In the records that follow, the lines from the one containing "Turn this picture" to the one containing "are in millimetres.", inclusive, are to be given again exactly.

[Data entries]
--

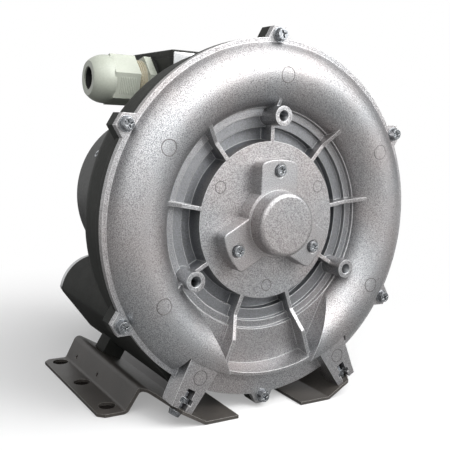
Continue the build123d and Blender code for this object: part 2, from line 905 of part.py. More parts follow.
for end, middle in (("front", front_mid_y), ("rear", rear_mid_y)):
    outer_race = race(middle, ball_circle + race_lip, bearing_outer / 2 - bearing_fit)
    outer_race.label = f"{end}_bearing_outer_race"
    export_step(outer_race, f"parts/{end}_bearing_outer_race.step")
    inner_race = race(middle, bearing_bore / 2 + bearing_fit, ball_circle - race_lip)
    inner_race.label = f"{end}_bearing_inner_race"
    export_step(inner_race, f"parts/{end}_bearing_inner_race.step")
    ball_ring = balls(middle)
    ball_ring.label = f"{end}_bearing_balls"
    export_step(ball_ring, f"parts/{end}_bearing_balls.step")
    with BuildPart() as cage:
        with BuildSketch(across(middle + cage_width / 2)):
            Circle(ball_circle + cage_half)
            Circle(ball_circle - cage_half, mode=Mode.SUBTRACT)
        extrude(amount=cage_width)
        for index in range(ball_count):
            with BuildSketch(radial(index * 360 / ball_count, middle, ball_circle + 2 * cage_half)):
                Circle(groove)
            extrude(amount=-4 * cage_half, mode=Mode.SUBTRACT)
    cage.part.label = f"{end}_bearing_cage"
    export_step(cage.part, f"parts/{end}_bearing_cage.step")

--

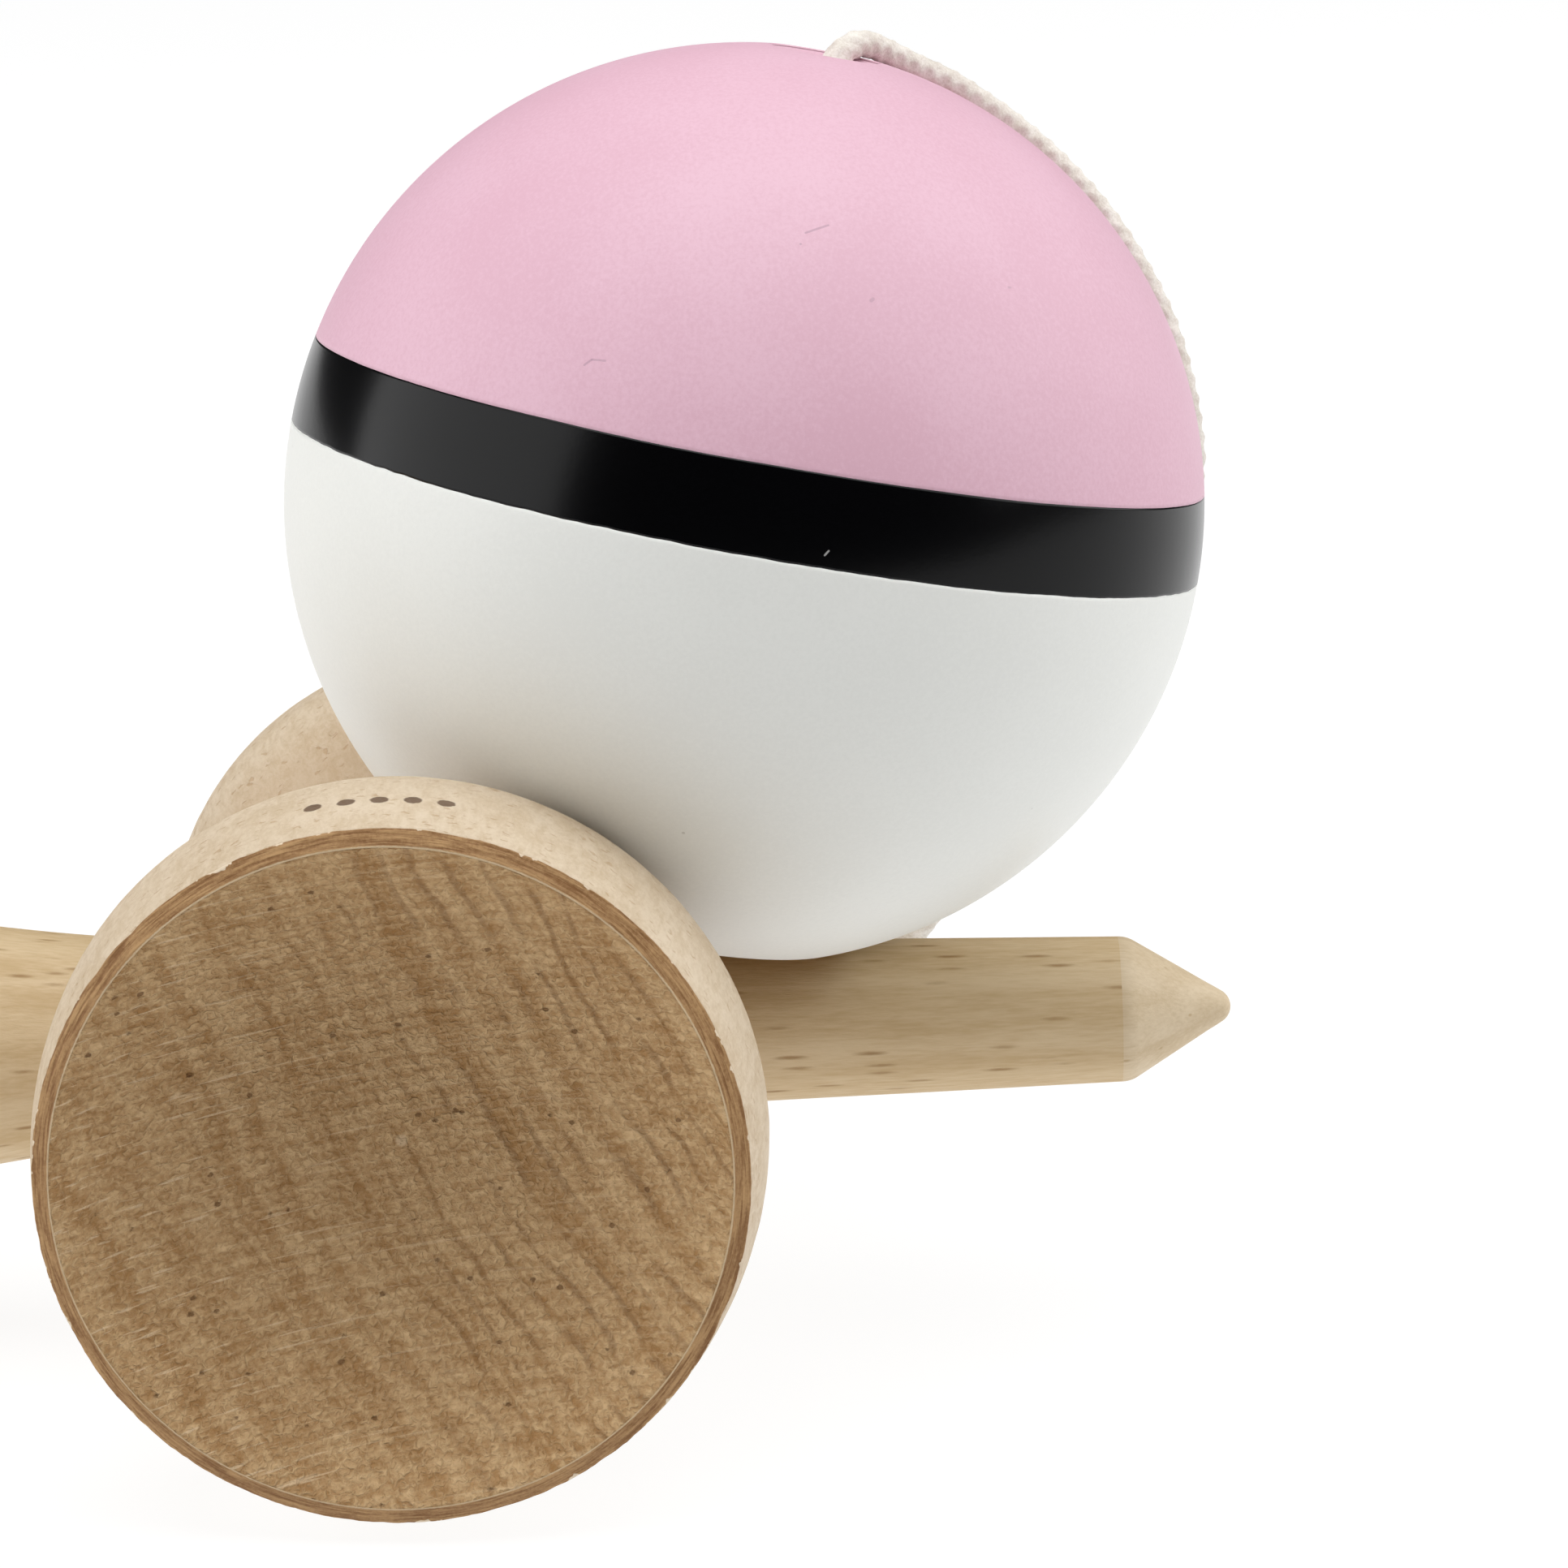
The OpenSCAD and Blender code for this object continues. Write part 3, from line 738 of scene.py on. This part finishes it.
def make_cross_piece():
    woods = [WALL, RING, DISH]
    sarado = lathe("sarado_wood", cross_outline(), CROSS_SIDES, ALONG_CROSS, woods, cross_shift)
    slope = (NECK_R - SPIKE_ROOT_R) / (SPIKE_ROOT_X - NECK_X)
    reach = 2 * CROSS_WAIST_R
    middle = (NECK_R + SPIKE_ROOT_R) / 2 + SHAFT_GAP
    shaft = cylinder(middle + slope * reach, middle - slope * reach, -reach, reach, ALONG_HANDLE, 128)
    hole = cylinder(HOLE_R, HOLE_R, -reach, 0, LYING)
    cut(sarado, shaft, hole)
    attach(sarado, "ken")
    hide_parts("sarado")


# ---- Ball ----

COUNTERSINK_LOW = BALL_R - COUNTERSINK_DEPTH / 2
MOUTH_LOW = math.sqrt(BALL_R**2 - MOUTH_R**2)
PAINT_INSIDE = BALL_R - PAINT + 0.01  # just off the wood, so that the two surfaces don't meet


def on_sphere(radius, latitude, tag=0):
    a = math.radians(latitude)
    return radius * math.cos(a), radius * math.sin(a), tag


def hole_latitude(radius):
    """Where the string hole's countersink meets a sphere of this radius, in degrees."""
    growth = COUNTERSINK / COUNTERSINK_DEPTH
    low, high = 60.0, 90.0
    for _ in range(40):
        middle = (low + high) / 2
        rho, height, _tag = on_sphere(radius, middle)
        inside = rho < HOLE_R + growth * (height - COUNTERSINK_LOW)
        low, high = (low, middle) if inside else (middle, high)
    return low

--

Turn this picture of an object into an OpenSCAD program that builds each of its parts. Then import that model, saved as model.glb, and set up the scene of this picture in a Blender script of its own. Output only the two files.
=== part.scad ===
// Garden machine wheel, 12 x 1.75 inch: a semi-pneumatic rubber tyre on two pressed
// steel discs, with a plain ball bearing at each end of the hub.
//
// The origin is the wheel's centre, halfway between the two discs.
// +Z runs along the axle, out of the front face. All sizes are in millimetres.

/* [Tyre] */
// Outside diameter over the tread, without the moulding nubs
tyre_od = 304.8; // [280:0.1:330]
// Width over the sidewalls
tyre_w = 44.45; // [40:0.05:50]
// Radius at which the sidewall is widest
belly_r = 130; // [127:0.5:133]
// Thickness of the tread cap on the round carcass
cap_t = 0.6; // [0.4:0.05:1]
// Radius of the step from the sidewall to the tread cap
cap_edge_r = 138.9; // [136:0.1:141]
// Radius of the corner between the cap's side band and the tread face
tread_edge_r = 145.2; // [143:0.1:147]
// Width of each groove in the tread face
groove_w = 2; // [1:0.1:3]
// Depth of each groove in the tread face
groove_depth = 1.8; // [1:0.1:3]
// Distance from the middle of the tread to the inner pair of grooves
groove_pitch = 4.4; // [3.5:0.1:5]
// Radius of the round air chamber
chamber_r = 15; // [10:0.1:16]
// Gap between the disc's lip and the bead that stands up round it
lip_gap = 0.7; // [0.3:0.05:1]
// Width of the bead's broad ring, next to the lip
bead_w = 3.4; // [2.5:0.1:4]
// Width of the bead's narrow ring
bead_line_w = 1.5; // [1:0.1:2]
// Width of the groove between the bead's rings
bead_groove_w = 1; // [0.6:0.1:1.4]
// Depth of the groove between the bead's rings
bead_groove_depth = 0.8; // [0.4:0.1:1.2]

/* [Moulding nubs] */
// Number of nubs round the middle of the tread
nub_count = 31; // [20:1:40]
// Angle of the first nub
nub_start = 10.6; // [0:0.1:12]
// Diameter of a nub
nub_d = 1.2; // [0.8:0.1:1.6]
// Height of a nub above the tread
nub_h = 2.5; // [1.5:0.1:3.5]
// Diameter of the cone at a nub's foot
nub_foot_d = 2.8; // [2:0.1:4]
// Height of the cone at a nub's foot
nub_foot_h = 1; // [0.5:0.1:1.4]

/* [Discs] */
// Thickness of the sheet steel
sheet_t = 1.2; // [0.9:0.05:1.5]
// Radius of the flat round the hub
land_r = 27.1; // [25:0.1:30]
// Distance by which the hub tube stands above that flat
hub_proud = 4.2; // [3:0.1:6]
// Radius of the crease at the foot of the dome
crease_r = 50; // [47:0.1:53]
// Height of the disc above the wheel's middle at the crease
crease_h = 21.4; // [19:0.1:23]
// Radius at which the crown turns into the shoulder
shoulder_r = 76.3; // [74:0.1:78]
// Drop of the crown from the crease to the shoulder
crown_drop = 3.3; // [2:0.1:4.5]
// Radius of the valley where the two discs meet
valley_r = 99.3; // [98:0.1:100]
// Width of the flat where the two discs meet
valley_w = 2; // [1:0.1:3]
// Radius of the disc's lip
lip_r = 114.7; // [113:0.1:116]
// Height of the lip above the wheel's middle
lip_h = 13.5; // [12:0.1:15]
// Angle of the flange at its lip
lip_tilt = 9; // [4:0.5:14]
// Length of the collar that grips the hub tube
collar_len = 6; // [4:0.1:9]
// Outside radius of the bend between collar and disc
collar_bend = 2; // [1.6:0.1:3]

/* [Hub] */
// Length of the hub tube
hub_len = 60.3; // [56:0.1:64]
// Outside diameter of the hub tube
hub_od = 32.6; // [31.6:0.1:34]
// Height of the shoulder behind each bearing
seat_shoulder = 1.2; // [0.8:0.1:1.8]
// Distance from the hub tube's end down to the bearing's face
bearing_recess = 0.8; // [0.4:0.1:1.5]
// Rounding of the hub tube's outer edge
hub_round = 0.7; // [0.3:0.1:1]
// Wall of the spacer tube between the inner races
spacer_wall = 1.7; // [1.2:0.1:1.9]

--

- TASK ANSWER
Turn this picture of an object into an OpenSCAD program that builds each of its parts. Then import that model, saved as model.glb, and set up the scene of this picture in a Blender script of its own. Output only the two files.
=== part.scad ===
// Garden machine wheel, 12 x 1.75 inch: a semi-pneumatic rubber tyre on two pressed
// steel discs, with a plain ball bearing at each end of the hub.
//
// The origin is the wheel's centre, halfway between the two discs.
// +Z runs along the axle, out of the front face. All sizes are in millimetres.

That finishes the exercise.